Freedom by way of soup
As Breaking Asia describes, Shiratori's second escape attempt upped the ante by involving a bit of acrobatics. He was transferred from Aomori to Akita prison in a cell with completely sheer walls. There was, however, a vent on the ceiling. Night by night, he jumped up and slowly loosened the hinges on the vent. Once out, he sought shelter with a police officer from his old prison who had showed him a bit of mercy. The officer, however, turned him in.

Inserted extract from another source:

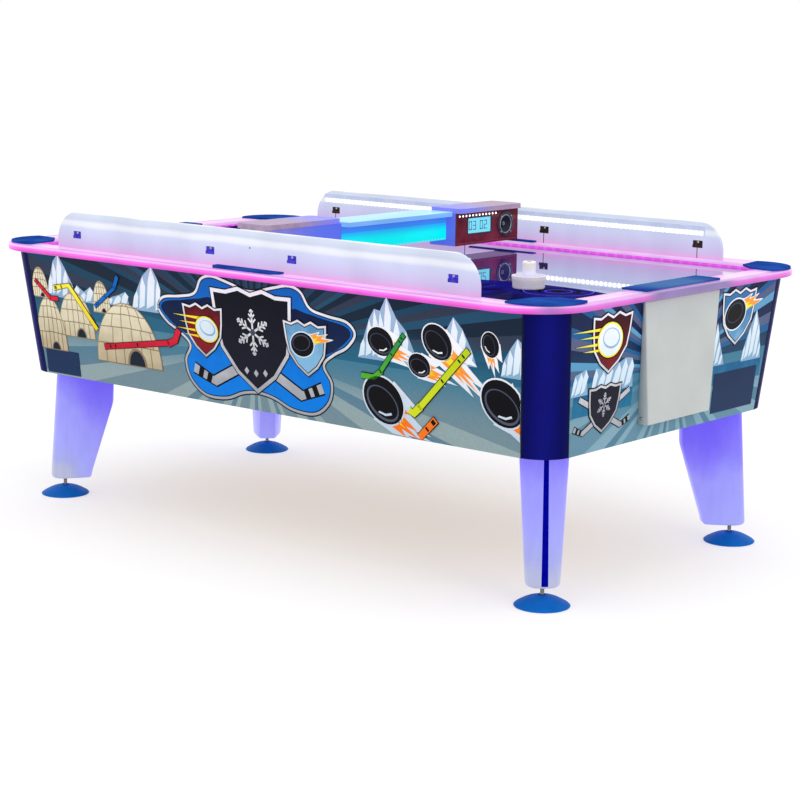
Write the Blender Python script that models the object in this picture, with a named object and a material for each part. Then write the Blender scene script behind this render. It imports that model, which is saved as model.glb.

This time, Shitatori was transferred to the even harsher, more isolated Abashiri prison in Hokkaido, Japan's snowy, northernmost island. There, Shiratori was kept in iron handcuffs removable only by a blacksmith, as Opera News describes. This is where he pulled off his ridiculous "escape by soup" feat by spitting out his daily soup onto his handcuffs and the food slot on his door. Miso soup is quite salty, and little by little, the metal corroded and the hole on his door grew. To squeeze through the hole, Shiratori had to dislocate both of his shoulders.
After escaping, Shiratori murdered a farmer who attacked him after he tried to steal the farmer's tomatoes. This time he escaped by unscrewing bolts in the floor and using a bowl like a shovel. His sentence was later reduced on the grounds of self-defense, and wound up being released on good behavior. He never went back to prison, and passed away from a heart attack in 1971.